Addressing the Waypoint-Action Gap in End-to-End Autonomous Driving via Vehicle Motion Models
Jorge Daniel Rodríguez-Vidal, Gabriel Villalonga, Diego Porres, Antonio M. López Peña
TL;DR
This work addresses the waypoint--action gap in end-to-end autonomous driving by introducing a differentiable vehicle-model framework that lifts action sequences into ego-frame waypoint trajectories via a modular three-component operator, $\mathcal{F}_\phi$, enabling action-based policies to train and be evaluated within waypoint-based benchmarks. Instantiations with the Kinematic Bicycle Model ($\mathcal{F}_{\text{KBM}}$) and a Continuous Curvature Path Planner ($\mathcal{F}_{\text{CCPP}}$), along with an MLP option, provide a unified, differentiable bridge that preserves dynamics while supporting gradient-based training.
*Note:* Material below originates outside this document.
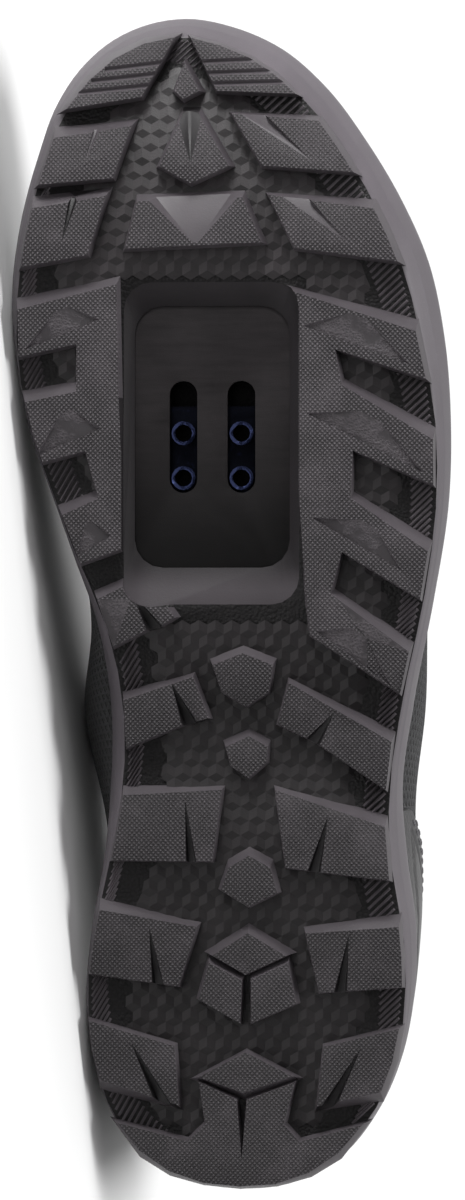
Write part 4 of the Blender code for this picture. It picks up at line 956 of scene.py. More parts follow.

End-to-end training uses a waypoint loss $L_{\mathrm{wp}}$, allowing gradients to flow through the lifting operator and improving correlation with driving outcomes across NAVSIM, Bench2Drive, and CARLA benchmarks. Across navhard, navtest, Bench2Drive, and CARLA, the framework achieves state-of-the-art or near-state-of-the-art results for action-based policies and demonstrates improved training stability and stronger offline–online correlations, highlighting the practical impact of integrating differentiable vehicle models into action-based E2E driving.
Abstract
End-to-End Autonomous Driving (E2E-AD) systems are typically grouped by the nature of their outputs: (i) waypoint-based models that predict a future trajectory, and (ii) action-based models that directly output throttle, steer and brake. Most recent benchmark protocols and training pipelines are waypoint-based, which makes action-based policies harder to train and compare, slowing their progress. To bridge this waypoint-action gap, we propose a novel, differentiable vehicle-model framework that rolls out predicted action sequences to their corresponding ego-frame waypoint trajectories while supervising in waypoint space. Our approach enables action-based architectures to be trained and evaluated, for the first time, within waypoint-based benchmarks without modifying the underlying evaluation protocol. We extensively evaluate our framework across multiple challenging benchmarks and observe consistent improvements over the baselines. In particular, on NAVSIM \texttt{navhard} our approach achieves state-of-the-art performance. Our code will be made publicly available upon acceptance.